Além da onda bolsonarista a favor do Chega, Vinícius Vieira traz para a discussão “a branquitude”. “Houve uma mobilização enorme no voto no Chega indissociável do bolsonarismo, da solidariedade da extrema-direita transnacional, das acusações de corrupção de que o PS foi alvo, um tema muito caro aos brasileiros, mas, além disso, da identidade branca”.

Os americanos, nos anos 80 e 90, falavam muito nas ‘etnicidades opcionais’ entre os brancos americanos, um fenómeno que acredito se transferiu para o Brasil. Hoje, adquirir uma dupla nacionalidade com base na ancestralidade é um atestado de “branquitude” mas também, e sobretudo, uma possibilidade de emigrar e de viajar”, sublinha. “E há uma correlação forte entre ser branco e votar no Bolsonaro – vai ser interessante ver, sobretudo em São Paulo, onde a comunidade ítalo-brasileira é enorme, como serão os resultados nas próximas eleições em Itália”.

Comparativo da edição brasileira do jornal El Pais, após a primeira volta das eleições de 2018, ganhas por Bolsonaro na segunda volta a Fernando Haddad, do PT, já abordava o “fosso racial”. De acordo com o levantamento, Bolsonaro venceu na ocasião em nove dos 10 municípios com maioria branca; Haddad venceu em sete dos 10 municípios com uma maioria não branca.

Bolsonaro ganhou com folga nas cidades onde quase toda a população é branca, principalmente no sul do país: em Novo Hamburgo, onde 90% das pessoas são de origem alemã, Bolsonaro obteve 63% dos votos e Haddad apenas 14%. Mas se o candidato do PT obteve resultados decepcionantes nessas cidades, prevaleceu em todas aquelas onde os brancos não chegam a 20% da população. A análise do El Pais aos resultados em 5500 municípios detectou, portanto, padrões claros: o desempenho de Bolsonaro foi muito melhor nas cidades mais ricas e mais brancas.

Trabalho de conexão

Para Artur Costa, “o perfil dos emigrantes portugueses, na verdade, está muito mais próximo do perfil do emigrante italiano, mais comum em São Paulo, do alemão, sobretudo no Sul, ou de outro lado qualquer da Europa”. “E não deixa de ser curioso que muitos dos emigrantes de primeira geração tenham trocado Portugal pelo Brasil por causa do Salazar e agora os de segunda, terceira ou quarta, adiram a valores equivalentes”.

Costa deixa, entretanto, um lamento: “Eu, português, sempre que me encontro com esses portugueses de outro perfil noto que não tenho assunto, além do vinho, da comida, do fado”.

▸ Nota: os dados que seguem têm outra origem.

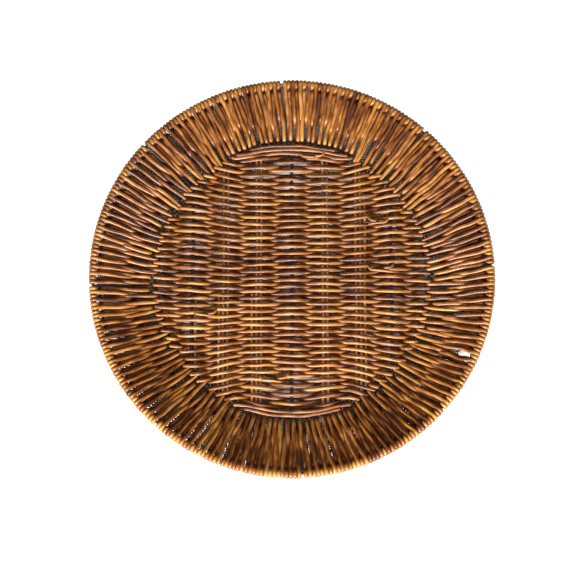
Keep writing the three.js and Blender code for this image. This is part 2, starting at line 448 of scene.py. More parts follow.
def steel_material(colour):
    """Dark lacquered wire with paler patches, partly rubbed lacquer and partly a painted sheen, and a
    little rusty in places.
    """
    name = "Lacquered Wire"
    if name in bpy.data.materials:
        return bpy.data.materials[name]
    material, tree, shader = new_material(name)
    grain = attribute(tree, "grain").outputs["Vector"]
    drawn = stretched_noise(tree, grain, (0.25, 2.5, 2.5), 3, 0.6)
    rust = stretched_noise(tree, grain, (0.12, 0.5, 0.5), 3, 0.65)
    # Paler patches along the wire: rubbed lacquer, and partly a painted sheen.
    rubbed_and_sheen = spread(tree, drawn, 0.35, 0.75)
    tint = mix_colour(tree, rubbed_and_sheen, (*colour, 1.0), (0.11, 0.09, 0.09, 1.0))
    tint = mix_colour(tree, spread(tree, rust, 0.58, 0.72, 0.0, 0.7), tint, (0.10, 0.035, 0.015, 1.0))
    link(tree, tint, shader.inputs["Base Color"])
    link(tree, spread(tree, drawn, 0.3, 0.7, 0.42, 0.62), shader.inputs["Roughness"])
    shader.inputs["Metallic"].default_value = 0.45
    add_bump(tree, shader, drawn, 0.3, 0.08 * MM)
    return material


def netting_material(colour):
    """Matt, slightly fuzzy taupe thread."""
    name = "Taupe Netting"
    if name in bpy.data.materials:
        return bpy.data.materials[name]
    material, tree, shader = new_material(name)
    grain = attribute(tree, "grain").outputs["Vector"]
    twist = stretched_noise(tree, grain, (2.0, 3.0, 3.0), 2, 0.6)
    patch = stretched_noise(tree, grain, (0.05, 0.3, 0.3), 2)
    darker = tuple(0.45 * part for part in colour)
    paler = tuple(min(1.0, 1.7 * part) for part in colour)
    tint = mix_colour(tree, spread(tree, twist, 0.3, 0.7), (*darker, 1.0), (*paler, 1.0))
    tint = mix_colour(tree, spread(tree, patch, 0.35, 0.65, 0.1, 0.6), tint, (*colour, 1.0))
    link(tree, tint, shader.inputs["Base Color"])
    link(tree, spread(tree, twist, 0.3, 0.7, 0.7, 0.92), shader.inputs["Roughness"])
    shader.inputs["Sheen Weight"].default_value = 0.1
    shader.inputs["Sheen Roughness"].default_value = 0.5
    add_bump(tree, shader, twist, 0.5, 0.1 * MM)
    return material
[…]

Sarkis remata com um aviso: “Não foi uma surpresa o resultado, assim como não será nas Europeias, pois, quando se observa a prática do Chega na ocupação das redes, deve-se percebê-la do ponto de vista do resultado de um intercâmbio técnico que todas as famílias políticas à direita participaram. Isso significa que, no que tange ao que está escrito na rede, o avanço da direita nas Europeias será grande”.

Já Igor Lopes deixa uma recomendação: “Acho que deve haver um trabalho para conectar os novos portugueses com o país, via comunicação social e através, claro, dos deputados eleitos, para aumentar a responsabilização dos novos portugueses nas escolhas”.